SOULFLY – Chama: Tribal Technology, Fighting Music, and the Cavalera Flame Burning Hot
There’s a specific kind of heat that only Soulfly can generate: the kind that doesn’t just push tempo or heaviness, but turns rhythm into a ritual. On Chama, Max Cavalera frames that heat as both flame and calling—a title that’s equal parts ignition and invitation. The record lands with the force of something classic in spirit, but sharpened for right now.
Quick Snapshot
- Recorded at
- Platinum Underground Studio (Mesa, Arizona)
- Engineer
- John Aquilino
- Produced by
- Zyon Cavalera + Arthur Rizk (Rizk also handled mixing/mastering)
- Lineup on Chama
- Max Cavalera (vocals/guitar), Igor Amadeus Cavalera (bass), Zyon Cavalera (drums), Mike De Leon (guitar)
- Guest
- Dino Cazares (Fear Factory) appears on one track
“Flame” and “Calling” — Where Chama Clicks
In an email to Music Coast, Max described the spark behind the title in a way that feels very 2025 Soulfly: part family, part culture, part combat-ready momentum.

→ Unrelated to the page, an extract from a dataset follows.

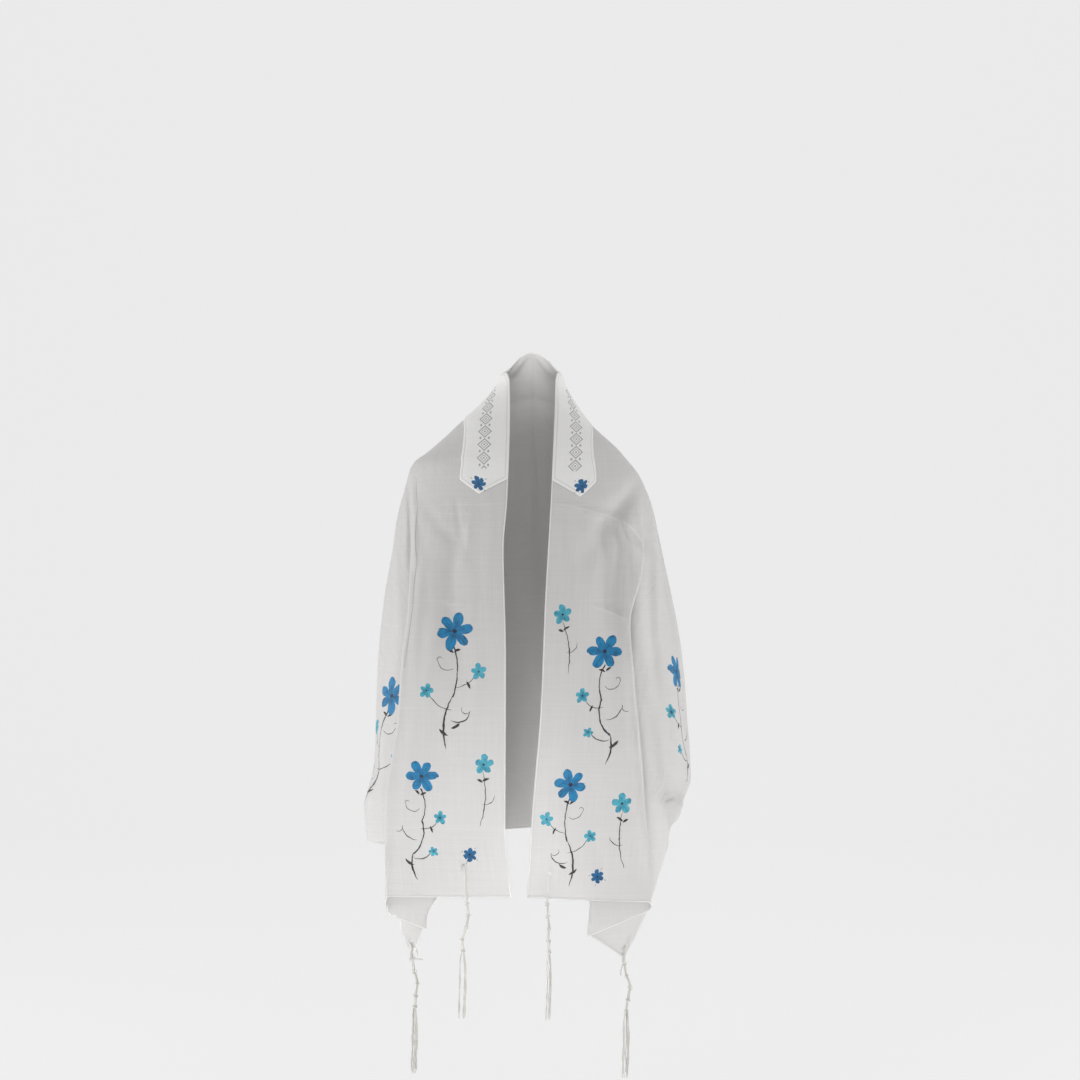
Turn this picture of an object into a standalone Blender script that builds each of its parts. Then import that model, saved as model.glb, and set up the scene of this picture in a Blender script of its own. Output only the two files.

He told us watching UFC with Zyon helped inspire the record’s pulse, calling Chama “fighting music,” and framing it as a moment where the band’s original flame is burning “brighter than ever.” That mindset shows up in the push-and-pull that Soulfly does better than almost anyone: groove that drags you in, then a sudden surge that throws you forward.
Cavalera’s also spoken publicly about the double-meaning of Chama (flame + calling), including shouting out Alex Pereira using “Itsari” during UFC walkouts.
The “Toughest Call” Was the Sound of the Future… Without Losing the Roots
One of our questions was basically: How do you keep Soulfly spiritual and raw, but still make it hit with modern weight?
Max’s answer to Music Coast credited Zyon’s behind-the-board role as a genuine leap forward. He said Zyon “launched Soulfly into the future” while keeping their feet planted in the band’s foundation—then dropped a phrase that honestly deserves to live on a shirt:
“Tribal Technology.”
Mixing the tribal grooves with modern technological noise—intense, forward, and still rooted.
That’s the lane Chama is aiming for: not a nostalgia play, not a trend-chase. More like an evolution that keeps the ceremony intact.
A Quick Note on the 2025 Run
Soulfly did hit the road around the album cycle this year (including the Favela Dystopia run with Go Ahead And Die), but that tour has already wrapped—so we’re keeping the focus here where it belongs: on the record itself.
Tracklist: Chama
(If you’re building the article page: “Storm the Gates” was used as a lead single in the album rollout.)
- Indigenous Inquisition
- Storm the Gates
- Nihilist
- No Pain = No Power
- Ghenna
- Black Hole Scum
- Favela / Dystopia
- Always Was, Always Will Be...
- Soulfly XIII
- Chama
Lineup Chemistry: Why This Unit Matters
We asked what Igor, Zyon, Mike, and guest Dino brought to Chama that couldn’t have happened any other way. Max kept it simple, but telling: he said his favorite riff on the record is the title track, “Chama.”
It’s a small note, but it fits the bigger picture—this album is built like a torch relay: the Cavalera family energy driving the core, with added firepower where it counts.
Formats for Collectors
If you’re covering the buy options, Chama has been available across CD and multiple vinyl variants, including a Yellow/Orange Corona and a Transparent Red w/ White Splatter pressing, among others.